Reporter: Intan Nirmala Sari | Editor: Sofyan Hidayat
KONTAN.CO.ID - JAKARTA. Nilai tukar rupiah masih berkutat pada kisaran Rp 14.000 per dollar AS. Padahal, segala jurus dan kebijakan telah diterapkan Tanah Air. Bahkan, bank sentral tidak segan-segan menaikkan suku bunga acuan hingga dua kali dalam sebulan di Mei lalu.
Kepala Ekonom PT Bank CIMB Niaga Adrian Panggabean mengungkapkan, pelemahan nilai tukar rupiah saat ini disebabkan oleh beberapa faktor. Pertama, risiko eksternal Indonesia yang memburuk seperti defisit transaksi berjalan yang melebar. Ketika investor asing melihat potensi pelebaran defisit masih akan berlangsung, maka tekanan terhadap rupiah akan terus ada.
Kedua, valuasi aset kini menjadi lebih mahal akibat kenaikan suku bunga acuan Bank Indonesia (BI 7DRR). Rumusnya, ketika valuasi murah di pasar keuangan, maka investor akan melakukan aksi beli (net buy), sebaliknya ketika valuasi mahal mereka akan lakukan net sell.
"Kalau valuasi kemahalan orang akan jual obligasi atau sahamnya. Saat taking profit terjadi, lagi-lagi rupiah akan tertekan," kata Adrian kepada Kontan.co.id, Rabu (20/6).
Ketiga, faktor penguatan dollar AS karena The Fed menaikkan suku bunga acuannya. Ketika investor memindahkan asetnya ke US Treasury, maka permintaan dollar pun akan terus meningkat yang pada akhirnya rupiah kembali akan tertekan.
"Secara domestik enggak ada yang bisa mengerem perpindahan aset tersebut. Sehingga solusinya hanya menjaga fundamental, namun itu pun tetap belum cukup," ungkapnya.
Di sisi lain, respons cepat Bank Indonesia dengan menaikkan BI 7DRR turut memberikan tekanan pada rupiah. Ditambah lagi, wacana bank sentral untuk kembali menaikkan suku bunga acuan akhir Juni ini. Langkah tersebut, bisa membuat asing berpikir bahwa ada masalah yang terjadi di Tanah Air.
Hal itu, menurut Adrian akan memicu kecurigaan yang sangat salah di global.

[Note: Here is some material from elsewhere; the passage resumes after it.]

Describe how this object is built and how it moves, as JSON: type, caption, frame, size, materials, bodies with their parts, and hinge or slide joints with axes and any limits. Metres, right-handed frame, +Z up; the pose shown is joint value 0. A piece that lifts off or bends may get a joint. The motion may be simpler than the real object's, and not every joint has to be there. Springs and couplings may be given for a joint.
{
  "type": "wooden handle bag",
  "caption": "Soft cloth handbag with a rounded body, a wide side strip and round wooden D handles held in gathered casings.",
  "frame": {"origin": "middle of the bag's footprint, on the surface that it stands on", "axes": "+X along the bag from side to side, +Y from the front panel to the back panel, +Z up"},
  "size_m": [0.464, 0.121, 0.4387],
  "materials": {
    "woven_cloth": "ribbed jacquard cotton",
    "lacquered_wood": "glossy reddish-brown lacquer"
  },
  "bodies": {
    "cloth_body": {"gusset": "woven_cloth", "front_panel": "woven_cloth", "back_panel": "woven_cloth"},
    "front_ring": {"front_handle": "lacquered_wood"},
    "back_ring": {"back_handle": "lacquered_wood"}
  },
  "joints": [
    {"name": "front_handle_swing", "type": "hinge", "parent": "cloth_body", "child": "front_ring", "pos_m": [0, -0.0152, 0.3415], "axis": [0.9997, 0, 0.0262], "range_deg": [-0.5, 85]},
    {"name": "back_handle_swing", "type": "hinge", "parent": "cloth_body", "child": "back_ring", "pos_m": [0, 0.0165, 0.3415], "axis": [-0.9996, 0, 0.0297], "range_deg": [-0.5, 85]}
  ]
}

Wacana tersebut juga akan membuat valuasi aset semakin mahal dan kembali menekan nilai tukar mata uang berlambang garuda tersebut.

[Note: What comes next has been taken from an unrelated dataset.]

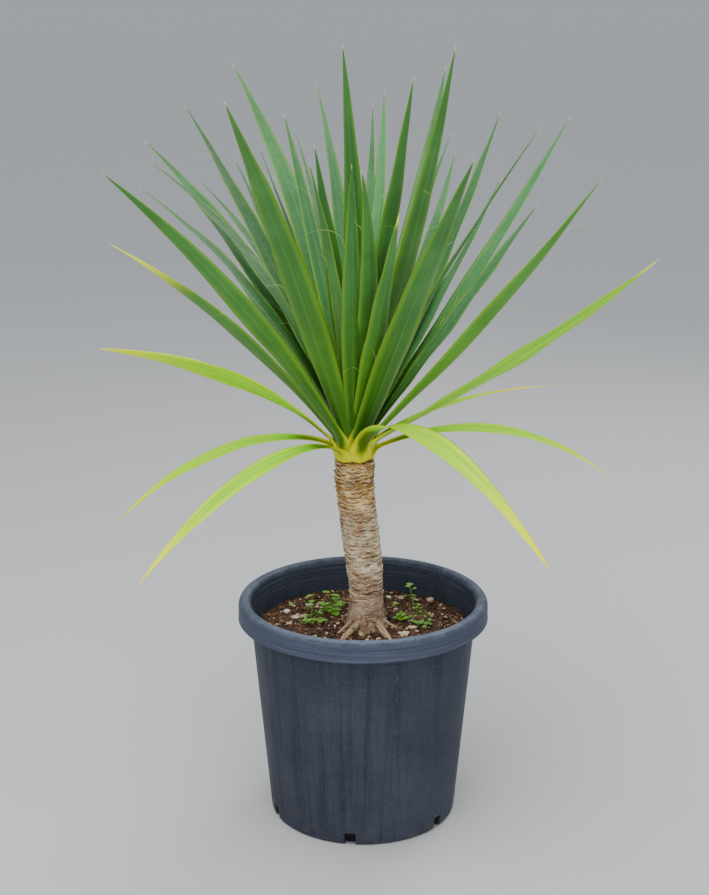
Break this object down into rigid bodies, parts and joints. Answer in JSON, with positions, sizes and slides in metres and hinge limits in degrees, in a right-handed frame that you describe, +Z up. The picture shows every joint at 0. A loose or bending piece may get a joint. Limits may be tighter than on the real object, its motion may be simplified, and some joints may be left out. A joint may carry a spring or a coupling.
{
  "type": "potted dragon tree",
  "caption": "Strap-leaved plant on a ringed woody stem in a round tapered nursery pot with a rolled rim, soil and small weeds.",
  "frame": {"origin": "centre of the pot's flat underside", "axes": "+Z up along the pot's axis, -Y towards the front of the picture's view, +X to its right"},
  "size_m": [1.0372, 1.2222, 1.534],
  "materials": {
    "pot_plastic": "satin moulded plastic, lightly scuffed",
    "potting_mix": "loose dark bark and loam",
    "bark": "rough ringed bark",
    "green_leaf": "waxy satin leaf",
    "yellowing_leaf": "soft satin leaf",
    "weed_leaf": "soft satin leaf"
  },
  "bodies": {
    "root": {"pot": "pot_plastic", "soil": "potting_mix", "trunk": "bark", "leaf_crown": "green_leaf", "yellowing_leaf_1": "yellowing_leaf", "yellowing_leaf_2": "yellowing_leaf", "yellowing_leaf_3": "yellowing_leaf", "yellowing_leaf_4": "yellowing_leaf", "yellowing_leaf_5": "yellowing_leaf", "yellowing_leaf_6": "yellowing_leaf", "weed_clump": "weed_leaf", "weed_sprig": "weed_leaf", "weed_stalk": "weed_leaf", "weed_tuft": "weed_leaf", "weed_seedling": "weed_leaf"}
  },
  "joints": []
}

"Tujuan utama BI menaikkan suku bunga adalah untuk menghemat devisa, namun faktanya devisa masih terus tergerus," jelasnya.
Adrian menilai, wacana menaikkan suku bunga saat ini dianggap bukan solusi untuk mengamankan devisa, sekaligus obat penawar pelemahan nilai tukar. "Mungkin kalau BI 7DRR bulan ini ditahan, tekanan rupiah bisa berkurang," tuturnya.
Dengan kata lain, BI perlu melepas rupiah bergerak bebas namun tetap terkendali. Sembari, memperbaiki defisit neraca transaksi berjalan (CAD), di mana aktivitas impor sudah melampaui ekspor.
"Untuk mengurangi impor, salah satu caranya membiarkan rupiah mahal dengan terkendali. Dengan begitu, harapannya defisit transaksi berjalan bisa berkurang," tuturnya.
Selain itu, otoritas juga perlu membuat inovasi baru dengan meluncurkan produk hybrid. Meskipun membutuhkan waktu, namun langkah tersebut dianggap efektif untuk mempercepat masuknya dana asing ke Tanah Air.
"Kalau mau dollar AS kembali masuk harus ada produk hybrid, entah itu reksadana, obligasi atau lainnya. Tapi itu semua butuh waktu, enggak ada yang instan," tandasnya.